Bloomberg Views Follow Up:
While I have reputation for being a China bear, which I am fine with, I try to simply go where the data leads. It is fair to say that real economic activity was strong in Q3 2016-Q1 2017 but it is also fair to say that was driven by the credit impulse that preceded it by 6-9 months a pretty standard lag for credit to show up in GDP data.
I do believe Beijing is worried about the buildup of debt. It is a poor read of things to posit that Beijing is not worried about the debt buildup. Their is goal is to not become Korea or Thailand. They are fine to become Italy or Japan but they can’t let the whole blow up like the Death Star.
However, just because they are worried about the debt buildup does not mean they understand the “second order” effects of deleveraging that they are going to create. By that I mean, they are significantly worried about becoming Thailand/Korea (which leads to another discussion about how bad are the finances really) so they are pushing down hard on leverage to avoid that. They do not understand however, how reliant coal/steel/real estate/stock prices/land sales/NPLs are on providing lots of liquidity, cheap, easy debt growth going.
Pick almost any major slice of the Chinese economy and ask yourself theoretically what happens if debt isn’t growing 10%+ annually. You would be hard pressed to find significant sectors of the economy that would not suffer significant negative problems with single digit growth.
When I say deal with the “second order” effects of deleveraging I mean, what plan is there once steel consumption falls further, capacity has continued to rise, and prices fall back from WMPs not trading steel products on commodity exchanges? They are unprepared for the legal system to handle bankruptcies, rise in NPLs, employment problems, and the list goes on. Do the same for most major sector creating their own second order list and they simply haven’t thought through those knock on effects.
The key part is that they are roughly 6 weeks into really pushing this across a wide range of debt sectors and the pain would be just beginning. You have to think that Beijing is going to back down and turn the credit spigots flow once again. Commodities are falling like a lead balloon and real estate will be catching up here. If asset prices do not have the buoyancy bestowed from enormously loose credit markets, there will be a major fall across a range of asset classes. Not coincidentally, that is what we have seen in recent history and should expect a lot more if the deleveraging effort continues.
Ultimately, I believe Beijing will backtrack because they have no plan to manage the second order effects.
Trump’s China Framework:
I know I will probably take some heat for this but looking at Trump’s China policies right now it is difficult to point to concrete actions that are outside the realm of relatively traditional US foreign policy. There are three important caveats to this position. First, I am separating actual policies from the Tweeter in Chief. Second, nor does this include aspects like the Kushner family selling visas in Beijing. Third, Trump is a high variance President so for many reasons this could all change quickly.
However, if we look at actual policies implemented and the direction that his policies seem to be moving, it is very difficult to find evidence that he is outside the framework of traditional US foreign policy with China.

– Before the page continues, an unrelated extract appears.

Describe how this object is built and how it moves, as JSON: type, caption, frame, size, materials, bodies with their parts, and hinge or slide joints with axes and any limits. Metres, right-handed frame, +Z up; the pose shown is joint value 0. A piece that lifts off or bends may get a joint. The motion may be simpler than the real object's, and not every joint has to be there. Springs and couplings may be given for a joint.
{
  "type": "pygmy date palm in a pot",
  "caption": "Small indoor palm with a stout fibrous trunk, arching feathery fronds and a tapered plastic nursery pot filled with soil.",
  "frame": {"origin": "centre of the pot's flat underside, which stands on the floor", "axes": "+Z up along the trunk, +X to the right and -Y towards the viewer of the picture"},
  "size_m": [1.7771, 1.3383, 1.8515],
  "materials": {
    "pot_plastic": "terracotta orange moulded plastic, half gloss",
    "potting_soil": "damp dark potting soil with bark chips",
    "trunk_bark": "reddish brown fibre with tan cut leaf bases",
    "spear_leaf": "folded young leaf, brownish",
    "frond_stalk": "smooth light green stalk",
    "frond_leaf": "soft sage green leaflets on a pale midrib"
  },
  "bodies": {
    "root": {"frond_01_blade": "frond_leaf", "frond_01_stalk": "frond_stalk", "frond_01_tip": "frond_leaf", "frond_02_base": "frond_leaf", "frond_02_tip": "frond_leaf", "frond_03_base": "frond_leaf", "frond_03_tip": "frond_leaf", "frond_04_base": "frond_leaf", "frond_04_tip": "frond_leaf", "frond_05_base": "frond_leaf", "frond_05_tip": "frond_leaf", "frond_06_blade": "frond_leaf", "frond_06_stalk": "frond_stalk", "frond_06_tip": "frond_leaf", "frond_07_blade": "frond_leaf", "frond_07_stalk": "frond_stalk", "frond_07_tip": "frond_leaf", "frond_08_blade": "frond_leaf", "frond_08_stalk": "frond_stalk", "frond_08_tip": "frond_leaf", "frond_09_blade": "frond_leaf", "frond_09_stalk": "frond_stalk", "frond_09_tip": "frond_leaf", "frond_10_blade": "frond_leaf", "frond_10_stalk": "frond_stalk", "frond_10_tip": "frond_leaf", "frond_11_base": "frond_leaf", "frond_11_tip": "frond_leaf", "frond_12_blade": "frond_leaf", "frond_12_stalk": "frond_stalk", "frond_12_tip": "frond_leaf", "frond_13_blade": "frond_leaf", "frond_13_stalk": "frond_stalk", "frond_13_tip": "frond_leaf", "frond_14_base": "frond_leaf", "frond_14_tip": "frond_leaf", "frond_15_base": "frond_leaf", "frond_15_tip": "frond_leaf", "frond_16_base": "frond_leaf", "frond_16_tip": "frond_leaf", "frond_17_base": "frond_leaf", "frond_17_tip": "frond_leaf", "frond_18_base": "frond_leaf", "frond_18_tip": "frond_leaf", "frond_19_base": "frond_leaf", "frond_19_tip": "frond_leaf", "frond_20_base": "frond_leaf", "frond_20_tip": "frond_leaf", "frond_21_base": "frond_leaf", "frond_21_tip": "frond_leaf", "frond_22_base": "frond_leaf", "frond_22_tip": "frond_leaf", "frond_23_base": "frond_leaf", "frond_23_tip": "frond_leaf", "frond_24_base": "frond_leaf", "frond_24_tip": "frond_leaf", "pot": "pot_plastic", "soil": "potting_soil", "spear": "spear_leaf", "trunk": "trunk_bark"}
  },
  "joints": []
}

It is even hard to see currently how anything Trump is doing is a significant break from the Obama or even potential Clinton administration would be pursuing.
Trump is pursuing anti-dumping cases in aluminum and steel against China but the Obama administration was a regular user of these tools and Clinton very likely would have pursued a similar path. Even when Rex Tillerson made his recent announcement about human rights, it seemed more to state what was already executed in practice. Obama had not pushed China on human rights throughout is tenure. Nor is it likely that Clinton would have vigorously pushed the issue with China.

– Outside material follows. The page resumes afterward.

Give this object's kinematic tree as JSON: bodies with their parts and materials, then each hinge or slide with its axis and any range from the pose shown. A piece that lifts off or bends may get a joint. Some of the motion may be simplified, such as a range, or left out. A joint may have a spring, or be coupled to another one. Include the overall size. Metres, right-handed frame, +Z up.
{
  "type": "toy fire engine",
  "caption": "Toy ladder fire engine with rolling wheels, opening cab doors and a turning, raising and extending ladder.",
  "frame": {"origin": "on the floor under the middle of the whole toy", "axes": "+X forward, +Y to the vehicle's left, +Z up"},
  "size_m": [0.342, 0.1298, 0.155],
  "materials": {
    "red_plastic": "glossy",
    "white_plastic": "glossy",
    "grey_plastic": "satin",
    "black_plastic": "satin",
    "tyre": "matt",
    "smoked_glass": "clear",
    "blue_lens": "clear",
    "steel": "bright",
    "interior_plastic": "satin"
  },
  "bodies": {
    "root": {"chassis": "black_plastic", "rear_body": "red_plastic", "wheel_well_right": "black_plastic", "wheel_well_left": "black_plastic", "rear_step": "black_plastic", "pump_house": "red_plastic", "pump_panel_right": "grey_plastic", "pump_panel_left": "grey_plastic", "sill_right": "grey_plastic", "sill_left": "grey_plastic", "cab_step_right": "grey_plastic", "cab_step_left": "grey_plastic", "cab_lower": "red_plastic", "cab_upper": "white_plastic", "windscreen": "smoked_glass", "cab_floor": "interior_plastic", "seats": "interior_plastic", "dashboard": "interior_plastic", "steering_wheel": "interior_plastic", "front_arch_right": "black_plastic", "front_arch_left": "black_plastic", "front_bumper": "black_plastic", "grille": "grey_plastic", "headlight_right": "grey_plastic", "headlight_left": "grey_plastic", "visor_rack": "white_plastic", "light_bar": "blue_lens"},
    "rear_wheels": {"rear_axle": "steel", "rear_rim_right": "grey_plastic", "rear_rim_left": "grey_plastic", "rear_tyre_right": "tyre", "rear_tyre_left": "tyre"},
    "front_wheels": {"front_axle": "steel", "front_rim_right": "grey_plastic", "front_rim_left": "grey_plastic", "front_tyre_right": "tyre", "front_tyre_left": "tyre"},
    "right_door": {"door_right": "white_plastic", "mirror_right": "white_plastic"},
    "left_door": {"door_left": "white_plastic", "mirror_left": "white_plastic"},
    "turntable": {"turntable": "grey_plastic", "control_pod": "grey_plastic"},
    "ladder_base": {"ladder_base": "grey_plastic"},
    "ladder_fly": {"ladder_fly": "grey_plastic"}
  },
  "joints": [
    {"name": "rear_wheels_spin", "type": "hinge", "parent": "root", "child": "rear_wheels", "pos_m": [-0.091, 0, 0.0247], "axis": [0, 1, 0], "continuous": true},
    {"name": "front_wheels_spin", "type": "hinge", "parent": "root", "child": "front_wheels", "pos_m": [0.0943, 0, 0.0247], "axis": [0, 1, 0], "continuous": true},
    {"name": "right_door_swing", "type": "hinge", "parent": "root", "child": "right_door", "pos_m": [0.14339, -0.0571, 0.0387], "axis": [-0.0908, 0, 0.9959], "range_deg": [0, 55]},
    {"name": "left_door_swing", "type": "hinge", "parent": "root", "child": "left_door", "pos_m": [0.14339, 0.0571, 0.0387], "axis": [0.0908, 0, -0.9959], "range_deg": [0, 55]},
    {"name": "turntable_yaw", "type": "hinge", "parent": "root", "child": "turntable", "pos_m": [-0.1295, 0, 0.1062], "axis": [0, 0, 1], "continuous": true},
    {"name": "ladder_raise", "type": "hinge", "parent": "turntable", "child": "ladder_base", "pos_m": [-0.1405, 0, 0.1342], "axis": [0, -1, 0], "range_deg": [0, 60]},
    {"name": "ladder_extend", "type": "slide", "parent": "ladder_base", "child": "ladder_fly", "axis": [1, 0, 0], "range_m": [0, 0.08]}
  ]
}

What I do find concerning is the complete lack of staffing that they continue to maintain throughout all levels of the Trump administration. At the same time, the people who are exerting greater influence here are people like Gary Cohn and even yes Jared Kushner who are much more pragmatic. They do not however have any real understanding of China and that does present a long term problem.
I would however note, it is difficult to find major breaks with past policy. He may place greater emphasis on some areas than the Obama administration but the reality is much more mundane than the Tweets.